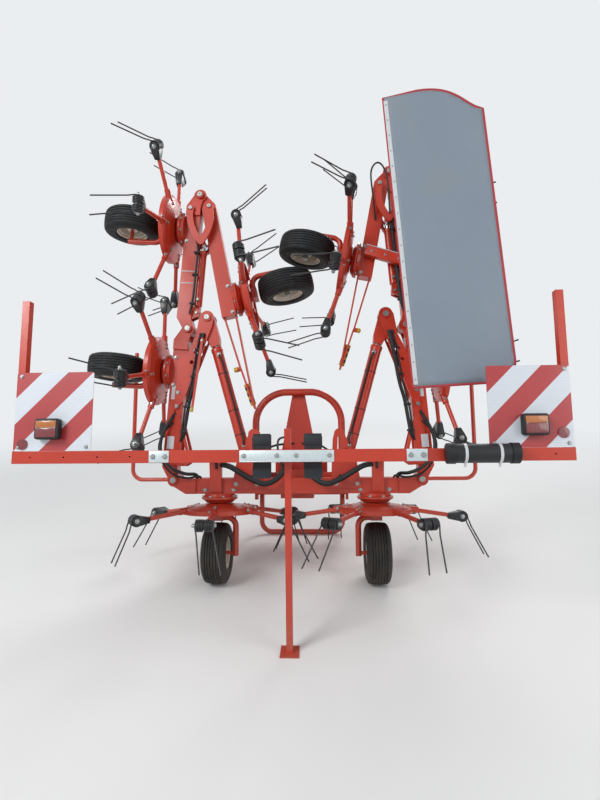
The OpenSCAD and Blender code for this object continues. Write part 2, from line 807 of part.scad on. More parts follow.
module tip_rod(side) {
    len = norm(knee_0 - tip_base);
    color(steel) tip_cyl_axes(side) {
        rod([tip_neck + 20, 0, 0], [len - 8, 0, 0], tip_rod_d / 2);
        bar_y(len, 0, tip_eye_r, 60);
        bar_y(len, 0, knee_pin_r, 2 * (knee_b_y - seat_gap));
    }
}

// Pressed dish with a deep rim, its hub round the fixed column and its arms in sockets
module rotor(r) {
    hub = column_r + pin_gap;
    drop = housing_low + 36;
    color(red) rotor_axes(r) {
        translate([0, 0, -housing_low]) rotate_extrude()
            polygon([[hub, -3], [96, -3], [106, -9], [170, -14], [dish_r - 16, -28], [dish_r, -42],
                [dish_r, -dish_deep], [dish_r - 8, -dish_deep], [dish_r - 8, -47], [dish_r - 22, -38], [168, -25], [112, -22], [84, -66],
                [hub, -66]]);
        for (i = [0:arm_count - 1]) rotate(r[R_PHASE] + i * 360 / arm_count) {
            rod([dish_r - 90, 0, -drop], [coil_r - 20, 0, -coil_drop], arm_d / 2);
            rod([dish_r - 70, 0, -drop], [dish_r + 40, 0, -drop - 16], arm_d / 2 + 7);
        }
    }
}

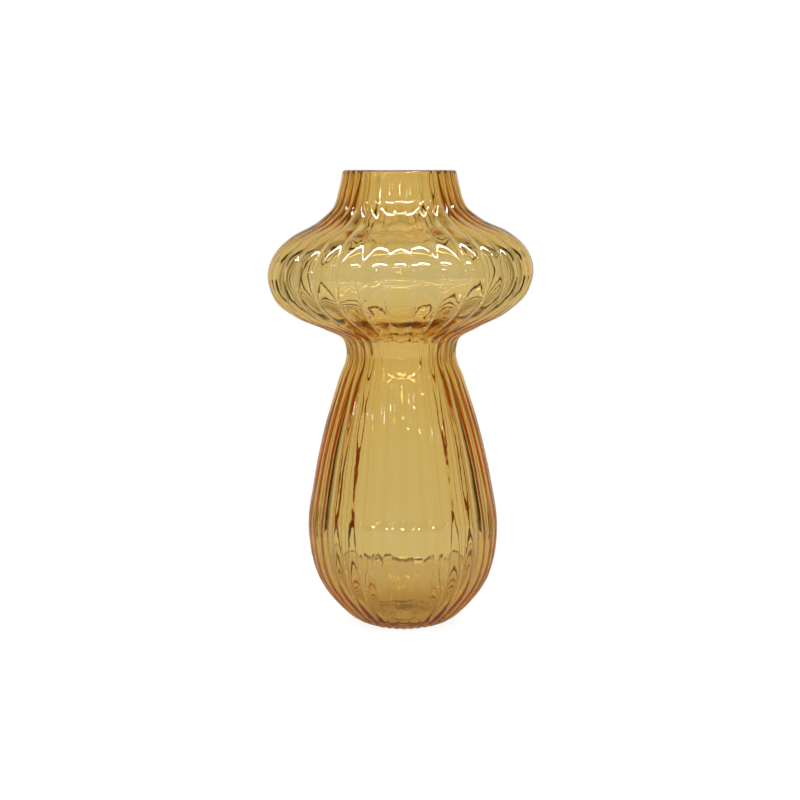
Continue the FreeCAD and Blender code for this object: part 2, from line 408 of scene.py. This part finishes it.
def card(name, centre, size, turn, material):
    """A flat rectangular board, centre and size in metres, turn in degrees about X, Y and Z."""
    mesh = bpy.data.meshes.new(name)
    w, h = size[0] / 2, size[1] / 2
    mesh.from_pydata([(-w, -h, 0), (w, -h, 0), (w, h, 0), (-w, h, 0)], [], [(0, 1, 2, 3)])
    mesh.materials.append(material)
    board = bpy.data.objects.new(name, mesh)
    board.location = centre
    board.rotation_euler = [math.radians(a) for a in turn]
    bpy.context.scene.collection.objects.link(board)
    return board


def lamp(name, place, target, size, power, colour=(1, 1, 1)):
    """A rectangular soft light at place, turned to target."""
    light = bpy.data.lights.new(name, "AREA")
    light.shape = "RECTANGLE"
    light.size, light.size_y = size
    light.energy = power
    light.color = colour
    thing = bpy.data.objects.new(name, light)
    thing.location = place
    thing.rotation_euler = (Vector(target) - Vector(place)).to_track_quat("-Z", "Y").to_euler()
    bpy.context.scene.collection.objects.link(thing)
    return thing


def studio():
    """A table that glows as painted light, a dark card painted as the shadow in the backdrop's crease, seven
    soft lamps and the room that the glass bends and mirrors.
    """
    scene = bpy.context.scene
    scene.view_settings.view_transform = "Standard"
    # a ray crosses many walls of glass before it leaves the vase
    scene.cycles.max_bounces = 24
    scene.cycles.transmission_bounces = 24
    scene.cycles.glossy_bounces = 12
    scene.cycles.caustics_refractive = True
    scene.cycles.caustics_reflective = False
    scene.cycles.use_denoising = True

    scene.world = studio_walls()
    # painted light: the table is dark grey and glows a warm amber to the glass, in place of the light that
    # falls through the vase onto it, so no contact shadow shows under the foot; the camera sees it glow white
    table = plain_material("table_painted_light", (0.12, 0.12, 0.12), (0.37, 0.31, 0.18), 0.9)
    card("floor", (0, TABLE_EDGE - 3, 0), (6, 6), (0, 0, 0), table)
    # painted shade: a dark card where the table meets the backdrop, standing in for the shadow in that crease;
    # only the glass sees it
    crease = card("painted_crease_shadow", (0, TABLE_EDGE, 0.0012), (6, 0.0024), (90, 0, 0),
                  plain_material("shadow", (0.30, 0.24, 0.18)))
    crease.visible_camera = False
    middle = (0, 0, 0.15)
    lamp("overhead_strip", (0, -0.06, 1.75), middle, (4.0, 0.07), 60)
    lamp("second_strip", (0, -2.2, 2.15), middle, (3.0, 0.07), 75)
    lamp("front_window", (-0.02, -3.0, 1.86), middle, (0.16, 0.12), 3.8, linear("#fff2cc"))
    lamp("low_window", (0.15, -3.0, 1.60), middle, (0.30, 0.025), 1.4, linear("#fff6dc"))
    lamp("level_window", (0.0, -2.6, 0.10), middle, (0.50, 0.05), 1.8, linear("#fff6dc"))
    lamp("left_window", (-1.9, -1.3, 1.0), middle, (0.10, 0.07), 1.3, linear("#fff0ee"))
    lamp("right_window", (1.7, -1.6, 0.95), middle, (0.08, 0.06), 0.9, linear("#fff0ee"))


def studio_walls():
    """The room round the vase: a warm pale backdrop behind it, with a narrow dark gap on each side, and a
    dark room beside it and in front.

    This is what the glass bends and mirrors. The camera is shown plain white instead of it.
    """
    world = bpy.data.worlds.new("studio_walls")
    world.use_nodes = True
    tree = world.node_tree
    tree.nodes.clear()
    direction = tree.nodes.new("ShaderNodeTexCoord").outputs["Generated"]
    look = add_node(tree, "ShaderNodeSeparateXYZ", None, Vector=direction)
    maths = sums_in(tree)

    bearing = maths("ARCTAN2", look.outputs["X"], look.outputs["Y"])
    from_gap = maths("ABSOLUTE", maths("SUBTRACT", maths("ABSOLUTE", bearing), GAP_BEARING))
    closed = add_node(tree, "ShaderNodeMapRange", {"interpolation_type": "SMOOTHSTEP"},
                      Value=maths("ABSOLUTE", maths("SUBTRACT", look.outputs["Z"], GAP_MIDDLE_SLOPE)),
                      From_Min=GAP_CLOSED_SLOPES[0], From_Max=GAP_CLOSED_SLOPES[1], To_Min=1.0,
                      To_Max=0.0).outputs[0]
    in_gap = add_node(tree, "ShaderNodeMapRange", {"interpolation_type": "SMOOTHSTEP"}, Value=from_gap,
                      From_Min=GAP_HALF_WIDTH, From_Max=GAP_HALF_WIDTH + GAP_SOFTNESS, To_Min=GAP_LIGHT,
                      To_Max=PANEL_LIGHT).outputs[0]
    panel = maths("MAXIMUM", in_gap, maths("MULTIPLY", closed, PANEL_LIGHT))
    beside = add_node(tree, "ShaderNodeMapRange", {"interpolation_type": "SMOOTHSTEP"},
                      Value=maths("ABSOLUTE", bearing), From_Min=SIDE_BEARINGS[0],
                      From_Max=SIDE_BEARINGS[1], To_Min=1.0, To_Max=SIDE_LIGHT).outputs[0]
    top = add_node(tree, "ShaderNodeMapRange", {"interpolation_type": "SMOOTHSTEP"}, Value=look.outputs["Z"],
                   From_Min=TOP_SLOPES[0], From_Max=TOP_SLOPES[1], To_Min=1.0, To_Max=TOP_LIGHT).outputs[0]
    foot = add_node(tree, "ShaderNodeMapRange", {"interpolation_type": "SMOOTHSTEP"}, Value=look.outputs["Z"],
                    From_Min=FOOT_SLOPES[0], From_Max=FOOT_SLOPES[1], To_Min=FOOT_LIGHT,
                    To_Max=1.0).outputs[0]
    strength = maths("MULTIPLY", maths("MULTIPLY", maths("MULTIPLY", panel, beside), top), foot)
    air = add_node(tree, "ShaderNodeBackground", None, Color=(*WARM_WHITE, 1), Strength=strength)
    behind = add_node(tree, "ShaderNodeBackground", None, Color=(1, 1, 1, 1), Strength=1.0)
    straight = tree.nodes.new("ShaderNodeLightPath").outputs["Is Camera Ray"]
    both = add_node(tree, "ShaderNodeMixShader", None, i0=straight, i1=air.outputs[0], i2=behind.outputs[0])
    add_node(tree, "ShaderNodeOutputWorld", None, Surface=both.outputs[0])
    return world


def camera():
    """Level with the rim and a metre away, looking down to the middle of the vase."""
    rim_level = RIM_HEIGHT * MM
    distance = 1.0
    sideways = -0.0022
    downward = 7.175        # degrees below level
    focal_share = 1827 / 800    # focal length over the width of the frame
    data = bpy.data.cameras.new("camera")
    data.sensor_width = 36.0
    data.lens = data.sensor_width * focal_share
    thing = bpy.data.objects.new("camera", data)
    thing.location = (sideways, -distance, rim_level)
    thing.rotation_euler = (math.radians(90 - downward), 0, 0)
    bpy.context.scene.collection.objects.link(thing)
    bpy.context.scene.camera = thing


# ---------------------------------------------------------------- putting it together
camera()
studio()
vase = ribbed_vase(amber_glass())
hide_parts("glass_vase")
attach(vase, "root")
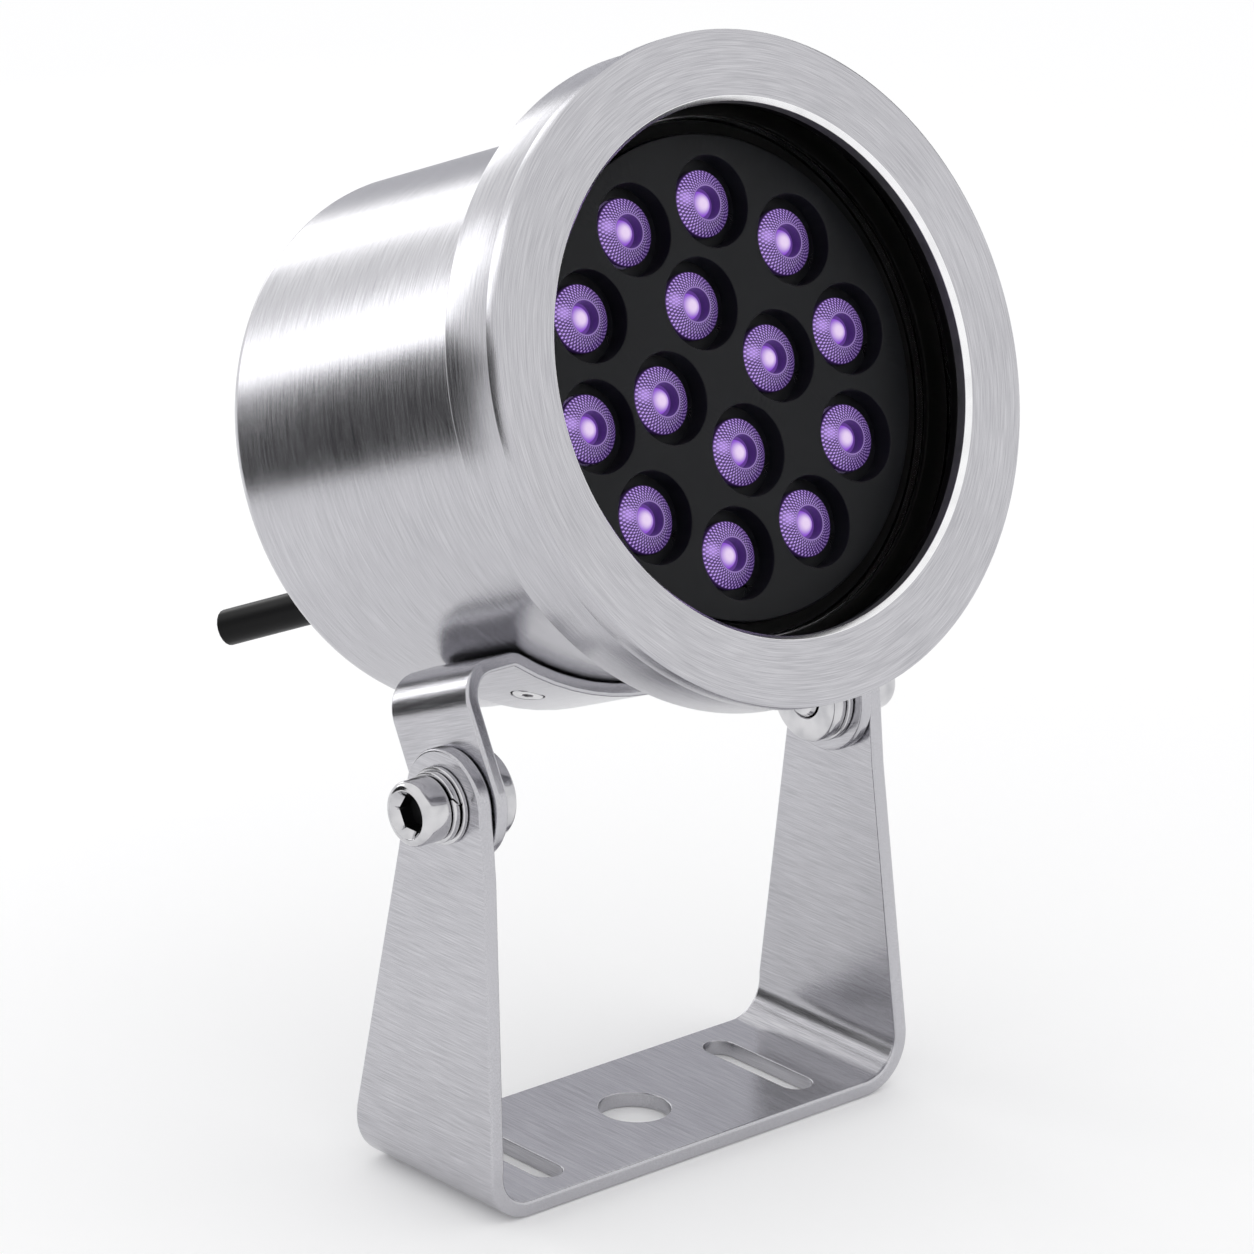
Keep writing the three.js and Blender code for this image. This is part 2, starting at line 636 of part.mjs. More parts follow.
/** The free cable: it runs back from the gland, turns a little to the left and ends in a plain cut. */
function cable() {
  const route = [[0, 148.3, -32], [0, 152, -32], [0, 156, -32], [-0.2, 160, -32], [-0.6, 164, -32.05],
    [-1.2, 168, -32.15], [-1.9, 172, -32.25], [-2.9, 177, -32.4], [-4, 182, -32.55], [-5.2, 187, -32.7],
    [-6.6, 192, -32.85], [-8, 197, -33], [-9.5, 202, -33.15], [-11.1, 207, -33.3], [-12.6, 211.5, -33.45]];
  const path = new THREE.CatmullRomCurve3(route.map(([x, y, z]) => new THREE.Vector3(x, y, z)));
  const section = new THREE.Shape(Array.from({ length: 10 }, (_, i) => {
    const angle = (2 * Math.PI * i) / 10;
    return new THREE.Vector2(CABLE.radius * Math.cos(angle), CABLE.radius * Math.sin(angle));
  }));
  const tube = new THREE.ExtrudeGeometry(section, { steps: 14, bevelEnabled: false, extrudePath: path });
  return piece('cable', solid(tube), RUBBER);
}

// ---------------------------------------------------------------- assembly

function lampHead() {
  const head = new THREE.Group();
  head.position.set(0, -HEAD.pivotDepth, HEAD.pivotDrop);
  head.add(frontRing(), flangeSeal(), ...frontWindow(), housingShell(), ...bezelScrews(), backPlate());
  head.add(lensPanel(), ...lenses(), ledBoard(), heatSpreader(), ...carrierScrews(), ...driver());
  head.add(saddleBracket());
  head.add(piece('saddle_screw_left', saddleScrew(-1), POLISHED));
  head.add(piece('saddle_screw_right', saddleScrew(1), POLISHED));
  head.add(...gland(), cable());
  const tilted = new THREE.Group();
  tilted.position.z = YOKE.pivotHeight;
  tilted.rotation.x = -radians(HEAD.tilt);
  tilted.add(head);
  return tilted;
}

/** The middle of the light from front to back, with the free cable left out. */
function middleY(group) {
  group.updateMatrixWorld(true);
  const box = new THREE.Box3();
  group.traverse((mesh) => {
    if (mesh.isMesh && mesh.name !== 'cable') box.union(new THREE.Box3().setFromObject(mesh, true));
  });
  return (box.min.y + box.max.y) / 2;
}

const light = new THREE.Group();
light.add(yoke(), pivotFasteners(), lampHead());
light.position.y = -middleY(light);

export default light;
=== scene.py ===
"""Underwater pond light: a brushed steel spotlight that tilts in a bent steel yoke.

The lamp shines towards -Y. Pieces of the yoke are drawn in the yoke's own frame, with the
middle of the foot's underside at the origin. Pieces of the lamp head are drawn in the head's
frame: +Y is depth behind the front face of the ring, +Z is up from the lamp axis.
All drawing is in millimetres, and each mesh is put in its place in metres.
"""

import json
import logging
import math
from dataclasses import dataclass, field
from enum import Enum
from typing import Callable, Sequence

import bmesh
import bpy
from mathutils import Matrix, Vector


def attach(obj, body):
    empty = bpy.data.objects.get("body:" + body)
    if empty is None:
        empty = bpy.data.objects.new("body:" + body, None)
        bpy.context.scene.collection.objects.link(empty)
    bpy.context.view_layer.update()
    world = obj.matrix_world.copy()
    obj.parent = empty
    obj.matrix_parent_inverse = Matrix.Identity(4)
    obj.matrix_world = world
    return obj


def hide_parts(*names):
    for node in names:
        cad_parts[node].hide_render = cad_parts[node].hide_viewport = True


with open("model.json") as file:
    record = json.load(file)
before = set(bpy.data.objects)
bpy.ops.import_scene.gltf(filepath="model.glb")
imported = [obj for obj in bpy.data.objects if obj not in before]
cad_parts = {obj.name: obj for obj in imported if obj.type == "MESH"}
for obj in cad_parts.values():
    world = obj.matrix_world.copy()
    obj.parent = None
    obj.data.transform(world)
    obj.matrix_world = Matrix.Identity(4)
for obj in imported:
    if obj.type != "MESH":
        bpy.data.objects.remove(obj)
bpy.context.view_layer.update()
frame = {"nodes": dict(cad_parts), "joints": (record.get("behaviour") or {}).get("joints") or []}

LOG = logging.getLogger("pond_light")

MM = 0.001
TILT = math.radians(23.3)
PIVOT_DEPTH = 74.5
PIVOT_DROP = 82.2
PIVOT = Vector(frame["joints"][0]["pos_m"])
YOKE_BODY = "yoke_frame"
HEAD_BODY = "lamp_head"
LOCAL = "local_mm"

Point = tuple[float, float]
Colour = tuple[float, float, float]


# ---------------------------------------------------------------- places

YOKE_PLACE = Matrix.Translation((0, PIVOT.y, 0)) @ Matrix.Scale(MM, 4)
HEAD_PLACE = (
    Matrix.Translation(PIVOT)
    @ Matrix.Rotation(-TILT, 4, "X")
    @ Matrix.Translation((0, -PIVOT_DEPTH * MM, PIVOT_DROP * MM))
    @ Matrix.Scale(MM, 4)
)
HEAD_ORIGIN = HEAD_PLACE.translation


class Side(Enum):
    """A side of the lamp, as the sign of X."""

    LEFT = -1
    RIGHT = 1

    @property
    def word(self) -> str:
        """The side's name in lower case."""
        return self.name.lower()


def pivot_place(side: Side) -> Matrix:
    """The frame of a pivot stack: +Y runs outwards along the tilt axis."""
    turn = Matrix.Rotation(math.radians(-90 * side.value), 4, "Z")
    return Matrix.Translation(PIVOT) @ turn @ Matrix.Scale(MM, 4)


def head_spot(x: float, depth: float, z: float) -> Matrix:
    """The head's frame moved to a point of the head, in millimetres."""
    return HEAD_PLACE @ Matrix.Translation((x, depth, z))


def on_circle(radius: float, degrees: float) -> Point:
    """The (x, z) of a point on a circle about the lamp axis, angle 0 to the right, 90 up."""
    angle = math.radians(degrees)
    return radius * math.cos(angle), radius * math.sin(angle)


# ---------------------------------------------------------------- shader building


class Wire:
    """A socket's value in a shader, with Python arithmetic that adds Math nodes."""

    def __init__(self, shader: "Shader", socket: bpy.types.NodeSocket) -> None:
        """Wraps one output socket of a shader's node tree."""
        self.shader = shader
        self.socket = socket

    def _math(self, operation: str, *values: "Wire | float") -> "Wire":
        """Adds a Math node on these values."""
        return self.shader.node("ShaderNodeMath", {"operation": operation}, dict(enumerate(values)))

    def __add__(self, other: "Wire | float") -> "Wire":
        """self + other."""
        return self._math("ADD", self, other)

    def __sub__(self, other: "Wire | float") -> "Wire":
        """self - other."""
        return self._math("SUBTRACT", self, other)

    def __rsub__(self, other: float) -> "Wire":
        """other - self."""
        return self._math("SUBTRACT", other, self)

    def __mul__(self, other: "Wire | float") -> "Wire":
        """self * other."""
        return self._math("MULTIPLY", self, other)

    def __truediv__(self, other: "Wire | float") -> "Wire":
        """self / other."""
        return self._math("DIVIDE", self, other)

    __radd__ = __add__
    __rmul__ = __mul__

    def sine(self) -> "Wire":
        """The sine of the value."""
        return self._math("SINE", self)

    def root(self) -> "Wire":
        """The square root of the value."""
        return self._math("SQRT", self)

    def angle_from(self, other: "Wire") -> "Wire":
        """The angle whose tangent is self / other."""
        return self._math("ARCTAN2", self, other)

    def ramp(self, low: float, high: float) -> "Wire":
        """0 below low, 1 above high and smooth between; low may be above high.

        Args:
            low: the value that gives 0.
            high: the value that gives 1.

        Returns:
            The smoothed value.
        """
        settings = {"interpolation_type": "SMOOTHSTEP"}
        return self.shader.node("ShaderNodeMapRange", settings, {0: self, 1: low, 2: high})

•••

PROBLEM TO SOLVE: The lines to return run from the one containing "const light = new THREE.Group();" down to the one containing "bent steel yoke."; give them exactly, both included, and no others.

RESULT OF THIS EXERCISE:
const light = new THREE.Group();
light.add(yoke(), pivotFasteners(), lampHead());
light.position.y = -middleY(light);

export default light;
=== scene.py ===
"""Underwater pond light: a brushed steel spotlight that tilts in a bent steel yoke.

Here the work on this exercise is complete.